I catch myself exhibiting habitual behavior anyway. As much as I might rail against habitual engagement, I tend to backslide into it. Human nature might insist upon assuming some habits. The coffee habit seems ever-popular. I might have decaffeinated myself just so that coffee could become a choice rather than an imperative. I do maintain my writing rituals, though, as if they somehow induce results. Up early, choosing a topic, never feeling really present until finishing something. I hardly ever feel like a junkie for my work, though I know how itchy I feel when prevented from engaging in it. One day follows another like a mid-team sled dog and before I realize it, I'm mindlessly engaging in my most mindful practice. I become a sort of syphon, a mysterious force pulling me along, immersed as if coming up for air (or anything else) might drown me. The habit takes over. Lord might know who's driving, but I most certainly won't know, don't know.

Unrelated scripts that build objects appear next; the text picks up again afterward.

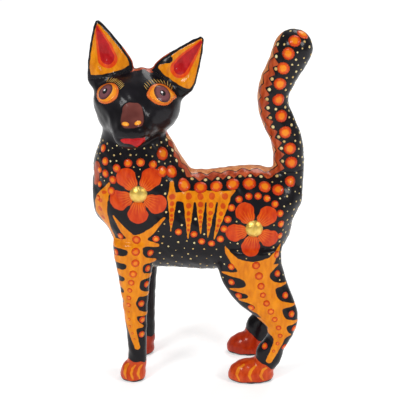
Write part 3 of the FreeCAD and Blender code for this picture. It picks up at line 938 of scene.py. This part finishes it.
def almond(theta):
    """Draws the outer corner of the eye out to a point."""
    corner = (theta - math.radians(-14) + math.pi) % (2 * math.pi) - math.pi
    inner = (theta - math.radians(170) + math.pi) % (2 * math.pi) - math.pi
    return 0.97 + 0.42 * math.exp(-(corner / 0.3) ** 2) + 0.12 * math.exp(-(inner / 0.35) ** 2)


def layered_eye(centre, normal, size, iris_shift, shape):
    """Five layers of paint at one eye."""
    normal = Vector(normal).normalized()
    place = tree.ray_cast(at(*centre) + normal * 6 * mm, -normal)[0]
    level = Vector((0, 0, 1)).cross(normal).normalized()
    heart = place + level * iris_shift[0] * mm + normal.cross(level) * iris_shift[1] * mm
    fine = (36, 8)
    for share, lift, kind in ((1.0, 0.0, RIM), (0.84, 0.17, GROUND)):
        drop(head_dots, place, normal, (size[0] * share, size[1] * share), 0.3, lift, kind,
             fine=fine, shape=shape)
    iris = size[1] * 0.76
    drop(head_dots, heart, normal, (iris, iris), 0.25, 0.42, IRIS, fine=fine)
    drop(head_dots, heart, normal, (1.9, 1.8), 0.2, 0.58, PUPIL, fine=fine)
    glint = heart + level * -0.5 * mm + normal.cross(level) * 0.4 * mm
    drop(head_dots, glint, normal, (0.75, 0.7), 0.15, 0.74, GLINT)
    return place, normal


right_eye = layered_eye((-50.3, -12.5, 168.2), (-0.55, -0.5, 0.67), (8.2, 6.3), (-0.9, 0.2), None)
left_eye = layered_eye((-20.2, -14.1, 168), (0.48, -0.57, 0.67), (8.4, 6.8), (0.3, -0.1), almond)
lashes = ((right_eye, 11, 128, 40, (8.2, 6.3), (0.15, 0.8), None),
          (left_eye, 12, 142, 14, (8.4, 6.8), (-0.5, 0.8), almond))
for (place, normal), count, first_angle, last_angle, size, sweep, shape in lashes:
    level = Vector((0, 0, 1)).cross(normal).normalized()
    steep = normal.cross(level)
    for number in range(count):
        share = number / (count - 1)
        angle = math.radians(first_angle + (last_angle - first_angle) * share)
        lean = sweep[0] + (sweep[1] - sweep[0]) * share
        growth = Vector((lean, 0, 1)).normalized()
        turn = math.atan2(growth.dot(steep), growth.dot(level))
        clearance = (shape(angle) if shape else 1.0) + 0.07
        foot = (level * math.cos(angle) * size[0] + steep * math.sin(angle) * size[1]) * clearance * mm
        half = 1.7 + 0.4 * random.random()
        growth -= normal * growth.dot(normal)
        spot, normal_here, _, _ = tree.find_nearest(place + foot + growth.normalized() * half * mm)
        drop(head_dots, spot, normal_here, (half, 0.18), 0.2, 0.02, LASH, turn=turn, fine=(10, 4))
for x, y, z, tilt in ((-39.2, -30.4, 155.6, -0.1), (-32.8, -29.4, 155.9, 0.25)):
    spot, normal_here, _, _ = tree.find_nearest(at(x, y, z))
    drop(head_dots, spot, normal_here, (2.2, 1.25), 0.25, 0.1, GROUND, turn=tilt, fine=(20, 6))
print("face drops on the head:", len(head_dots.verts))

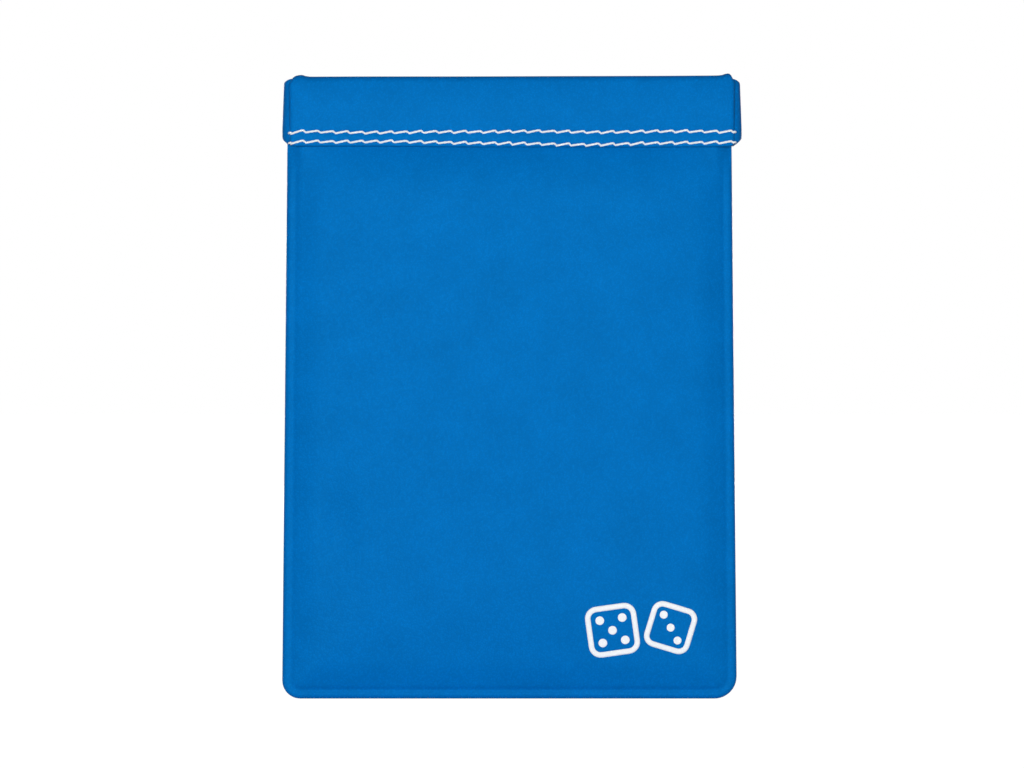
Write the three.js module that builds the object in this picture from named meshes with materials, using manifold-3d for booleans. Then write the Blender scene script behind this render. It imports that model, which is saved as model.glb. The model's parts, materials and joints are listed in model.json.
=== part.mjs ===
// A flat squeeze-top pouch. Two panels are sewn together round the sides and the bottom, and a
// cuff folded over a flexible spring frame runs along the mouth, held by two rows of topstitching.
// Millimetres, +Z up, front towards -Y, origin at the middle of the bottom edge.
import * as THREE from "three";
import { mergeVertices } from "three/addons/utils/BufferGeometryUtils.js";
import Module from "manifold-3d";

const wasm = await Module();
wasm.setup();

// Driving dimensions
const HEIGHT = 143.5; // bottom edge to the top of the cuff's fold
const CUFF_DROP = 16.7; // top of the fold to the cuff's lower edge
const BAG_TOP_HALF = 51; // half width of the bag just under the cuff
const BAG_BASE_HALF = 52; // half width above the bottom corners
const CORNER = 5.3; // radius of the bottom corners
const LEATHER = 0.85; // thickness of one ply
const GAP = 0.3; // left between pieces that touch
const SWELL = 4.3; // front of the flat middle of a panel, from the mid-plane
const RIM = 2.2; // front of a panel at its edges, from the mid-plane
const SWELL_RUN = 24; // distance over which a panel swells from its edge to its flat middle
const SEAM_WIDTH = 4.5; // width of the turned-in edge
const SEAM_HALF = 1; // half thickness of the two turned-in plies together
const PLY_IN = 0.15; // inner face of a turned-in ply, from the mid-plane
const CHANNEL_DEEP = 0.5; // depth of the line that the seam thread lies in
const CUFF_OUT = 3.45; // outer face of the closed cuff, from the mid-plane
const CUFF_IN = 0.15; // inner face of the closed cuff, from the mid-plane
const PIN_X = 50.3; // hinge pins, either side of the middle
const PIN_R = 0.6;
const FLEX_X = 10; // where the cuff and the spring bend, either side of the middle
const FLEX_GAP = 0.55; // half of the space left at each bend
const STRIP_Y = 1.6; // middle of a spring strip, from the mid-plane
const STRIP_T = 0.5;
const STRIP_LOW = 131.7;
const STRIP_TALL = 10;
const THREAD = 0.45;
const THREAD_LIFT = 0.15; // thread over the face that it lies on
const STITCH = 3.4; // length of one topstitch
const ROW_DROPS = [13.1, 15.9]; // topstitch rows, below the top of the fold

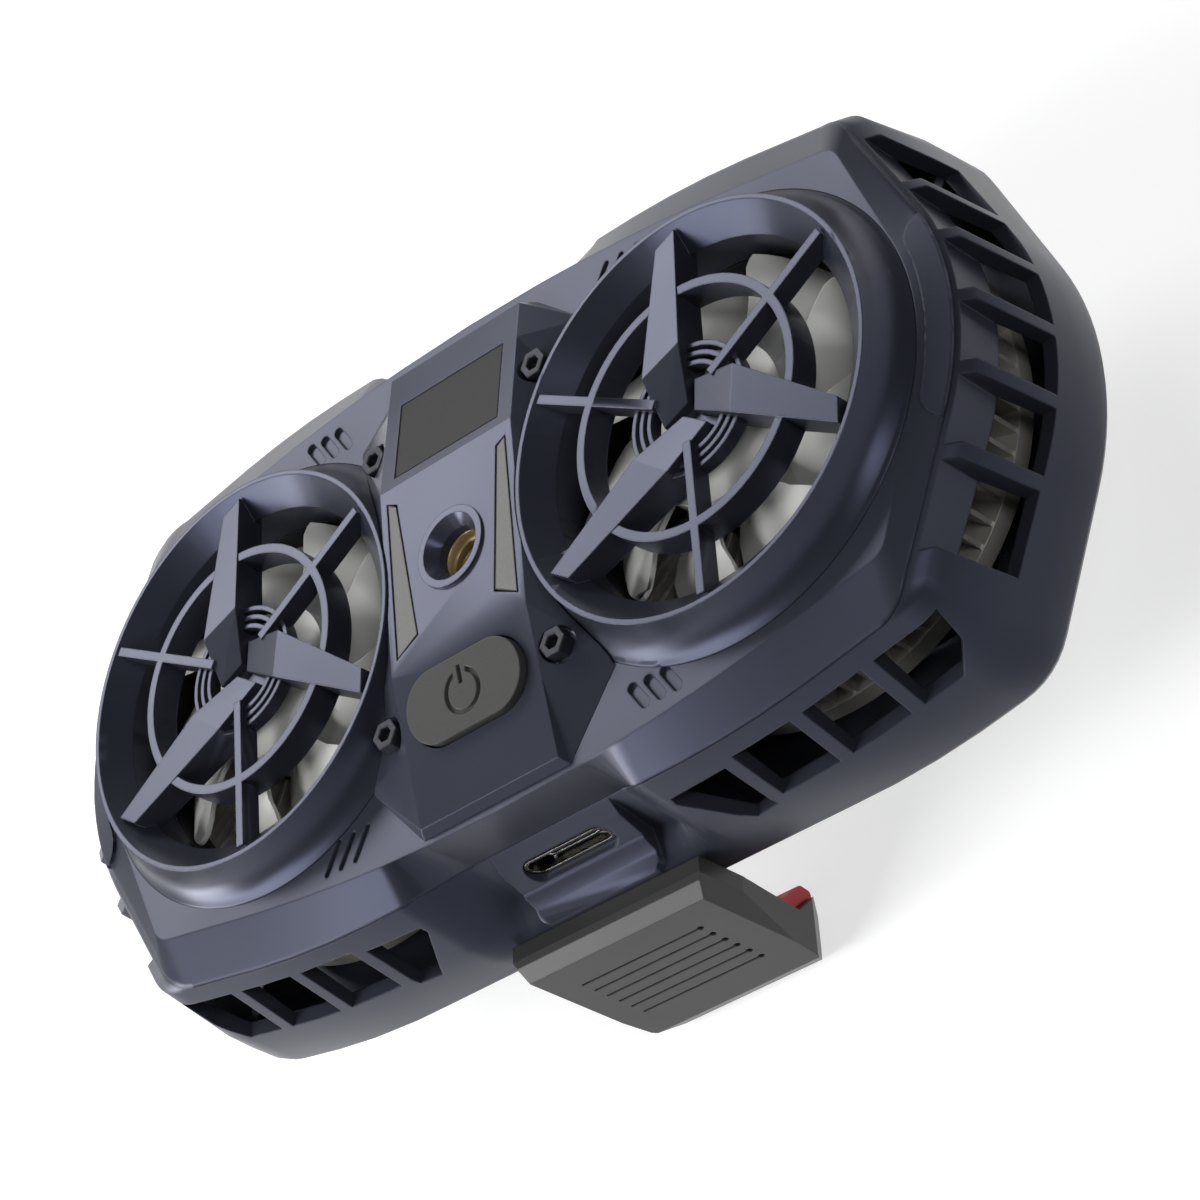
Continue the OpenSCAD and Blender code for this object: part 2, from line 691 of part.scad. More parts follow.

I think it healthy for me to occasionally break some habitual rhythm. Not out of boredom, for any decent habit becomes self-reinforcing enough to never elicit serious ennui, but in the spirit of inquiry. How's that routine working for me? Will I actually dry up and blow away if I interrupt that preconscious cadence? So I took two days off this week, not as a vacation, but as a check-in. I used the time to read, reflect, and, I suppose, renew. I asked myself, "What if I never write again? What would I do then?" After that first day off, I indulged in a second. This missive demonstrates that I chose not to take off a third day in a row, an act that might well have become the seed of some replacement habit, one reliably producing nothing at all. The Muse was out of town all week, which provided the opportunity to reconsider some of my habitual behavior. I opted out of eating supper most nights, figuring that without anyone to share it with, I might easily suspend the suppertime ritual. Rose The Skittish Spinster Cat seems almost entirely habitual, and I tend to lose her when The Muse travels away. The reliable cues disappear for both of us and I catch myself not finding her where she usually plants herself. Forced into mindfulness, we muddle around hoping to stumble back into our familiar habituals again.